• _INFORMATION SHOWN_
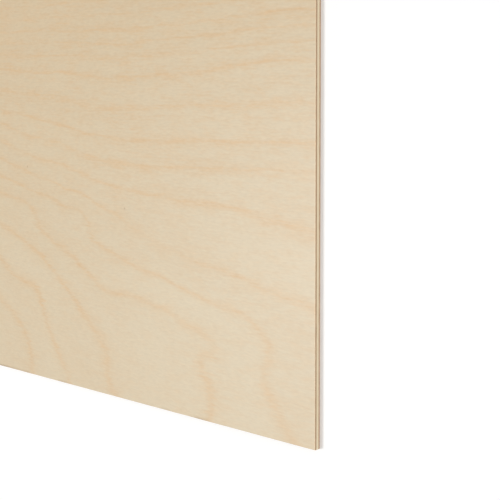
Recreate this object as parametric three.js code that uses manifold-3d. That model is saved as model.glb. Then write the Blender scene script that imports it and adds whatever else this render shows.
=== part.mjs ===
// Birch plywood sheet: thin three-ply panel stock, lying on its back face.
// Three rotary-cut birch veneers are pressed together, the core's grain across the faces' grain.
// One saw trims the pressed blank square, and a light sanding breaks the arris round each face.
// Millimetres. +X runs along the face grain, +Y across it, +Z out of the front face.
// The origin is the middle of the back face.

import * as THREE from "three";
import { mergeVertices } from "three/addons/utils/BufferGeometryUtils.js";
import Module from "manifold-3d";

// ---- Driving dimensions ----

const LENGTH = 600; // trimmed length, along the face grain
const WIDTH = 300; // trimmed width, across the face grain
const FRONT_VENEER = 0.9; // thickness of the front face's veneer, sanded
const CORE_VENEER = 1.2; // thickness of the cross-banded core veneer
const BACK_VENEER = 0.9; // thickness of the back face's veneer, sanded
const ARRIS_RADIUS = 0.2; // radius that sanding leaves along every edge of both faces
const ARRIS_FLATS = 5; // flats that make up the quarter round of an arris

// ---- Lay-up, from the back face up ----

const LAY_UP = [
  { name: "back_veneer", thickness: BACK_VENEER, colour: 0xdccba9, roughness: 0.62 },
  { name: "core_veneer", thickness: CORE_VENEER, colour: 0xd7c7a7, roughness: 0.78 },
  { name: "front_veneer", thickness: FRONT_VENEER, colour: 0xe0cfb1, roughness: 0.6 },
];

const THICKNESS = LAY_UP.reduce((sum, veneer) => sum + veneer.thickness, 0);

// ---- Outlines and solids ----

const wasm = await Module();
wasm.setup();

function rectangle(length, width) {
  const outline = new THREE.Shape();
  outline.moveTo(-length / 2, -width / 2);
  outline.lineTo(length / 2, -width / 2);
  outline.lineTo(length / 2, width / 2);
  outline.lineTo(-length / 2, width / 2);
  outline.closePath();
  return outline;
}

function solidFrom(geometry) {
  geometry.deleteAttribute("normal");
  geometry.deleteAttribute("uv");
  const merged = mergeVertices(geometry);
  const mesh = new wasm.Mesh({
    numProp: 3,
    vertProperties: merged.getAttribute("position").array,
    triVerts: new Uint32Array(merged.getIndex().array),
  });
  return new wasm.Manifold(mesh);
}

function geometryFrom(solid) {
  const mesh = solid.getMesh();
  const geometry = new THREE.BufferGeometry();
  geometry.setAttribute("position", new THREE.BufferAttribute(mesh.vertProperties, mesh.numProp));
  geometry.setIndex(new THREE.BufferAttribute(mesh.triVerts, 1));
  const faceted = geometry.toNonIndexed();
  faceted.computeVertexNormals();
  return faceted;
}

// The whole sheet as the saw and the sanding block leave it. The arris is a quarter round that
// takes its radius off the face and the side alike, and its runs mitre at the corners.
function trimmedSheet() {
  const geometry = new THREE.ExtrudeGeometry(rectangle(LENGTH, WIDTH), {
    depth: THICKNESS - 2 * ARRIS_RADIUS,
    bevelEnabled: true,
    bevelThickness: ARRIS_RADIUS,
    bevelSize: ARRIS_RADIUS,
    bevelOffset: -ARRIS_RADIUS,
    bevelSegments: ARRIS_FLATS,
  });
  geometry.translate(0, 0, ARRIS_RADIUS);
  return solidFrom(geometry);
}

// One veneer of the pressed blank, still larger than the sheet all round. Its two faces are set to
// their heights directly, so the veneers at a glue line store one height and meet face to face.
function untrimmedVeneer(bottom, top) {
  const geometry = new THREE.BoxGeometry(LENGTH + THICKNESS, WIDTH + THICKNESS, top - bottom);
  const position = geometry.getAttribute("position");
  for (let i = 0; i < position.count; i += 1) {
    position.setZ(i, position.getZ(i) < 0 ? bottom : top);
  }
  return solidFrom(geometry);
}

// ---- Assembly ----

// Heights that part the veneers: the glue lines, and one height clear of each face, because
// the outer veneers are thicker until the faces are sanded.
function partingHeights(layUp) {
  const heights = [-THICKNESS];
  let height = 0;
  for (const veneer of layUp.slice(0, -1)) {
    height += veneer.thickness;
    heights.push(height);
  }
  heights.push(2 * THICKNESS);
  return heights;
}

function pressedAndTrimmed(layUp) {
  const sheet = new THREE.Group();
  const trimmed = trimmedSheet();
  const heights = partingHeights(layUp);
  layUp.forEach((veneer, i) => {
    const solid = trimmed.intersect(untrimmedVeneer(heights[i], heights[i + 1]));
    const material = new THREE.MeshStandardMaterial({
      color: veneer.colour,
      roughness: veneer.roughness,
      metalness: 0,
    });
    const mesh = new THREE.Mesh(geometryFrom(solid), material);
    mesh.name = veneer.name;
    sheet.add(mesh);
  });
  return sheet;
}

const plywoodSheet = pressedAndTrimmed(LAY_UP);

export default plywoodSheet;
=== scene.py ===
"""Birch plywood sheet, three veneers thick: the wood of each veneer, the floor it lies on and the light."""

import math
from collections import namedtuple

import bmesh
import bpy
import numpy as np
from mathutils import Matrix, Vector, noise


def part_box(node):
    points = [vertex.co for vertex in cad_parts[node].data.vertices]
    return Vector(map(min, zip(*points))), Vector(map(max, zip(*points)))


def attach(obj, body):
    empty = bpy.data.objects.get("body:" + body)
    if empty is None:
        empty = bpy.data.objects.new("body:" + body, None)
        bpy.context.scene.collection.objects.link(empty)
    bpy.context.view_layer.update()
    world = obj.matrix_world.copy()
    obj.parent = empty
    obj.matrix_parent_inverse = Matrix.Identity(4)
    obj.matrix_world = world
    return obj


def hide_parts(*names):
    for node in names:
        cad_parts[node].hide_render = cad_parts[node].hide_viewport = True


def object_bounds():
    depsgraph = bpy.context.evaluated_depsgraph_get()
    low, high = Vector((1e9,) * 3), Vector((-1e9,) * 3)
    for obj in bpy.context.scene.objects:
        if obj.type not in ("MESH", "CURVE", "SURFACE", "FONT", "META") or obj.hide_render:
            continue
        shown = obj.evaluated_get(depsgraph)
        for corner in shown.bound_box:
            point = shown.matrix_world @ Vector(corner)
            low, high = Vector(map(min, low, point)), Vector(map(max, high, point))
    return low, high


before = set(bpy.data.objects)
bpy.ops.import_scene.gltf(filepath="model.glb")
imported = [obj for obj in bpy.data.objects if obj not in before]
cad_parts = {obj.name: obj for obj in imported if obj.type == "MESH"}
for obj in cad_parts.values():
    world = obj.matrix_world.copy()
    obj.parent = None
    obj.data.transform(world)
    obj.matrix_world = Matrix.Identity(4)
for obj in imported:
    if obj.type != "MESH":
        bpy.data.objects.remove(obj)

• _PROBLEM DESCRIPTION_
Print the lines from the line containing "const mesh = new THREE.Mesh(geometryFrom(solid), material);" to the line containing "cad_parts[node].hide_render = cad_parts[node].hide_viewport", both ends included, exactly and with nothing added.

• _THE ANSWER_
    const mesh = new THREE.Mesh(geometryFrom(solid), material);
    mesh.name = veneer.name;
    sheet.add(mesh);
  });
  return sheet;
}

const plywoodSheet = pressedAndTrimmed(LAY_UP);

export default plywoodSheet;
=== scene.py ===
"""Birch plywood sheet, three veneers thick: the wood of each veneer, the floor it lies on and the light."""

import math
from collections import namedtuple

import bmesh
import bpy
import numpy as np
from mathutils import Matrix, Vector, noise


def part_box(node):
    points = [vertex.co for vertex in cad_parts[node].data.vertices]
    return Vector(map(min, zip(*points))), Vector(map(max, zip(*points)))


def attach(obj, body):
    empty = bpy.data.objects.get("body:" + body)
    if empty is None:
        empty = bpy.data.objects.new("body:" + body, None)
        bpy.context.scene.collection.objects.link(empty)
    bpy.context.view_layer.update()
    world = obj.matrix_world.copy()
    obj.parent = empty
    obj.matrix_parent_inverse = Matrix.Identity(4)
    obj.matrix_world = world
    return obj


def hide_parts(*names):
    for node in names:
        cad_parts[node].hide_render = cad_parts[node].hide_viewport = True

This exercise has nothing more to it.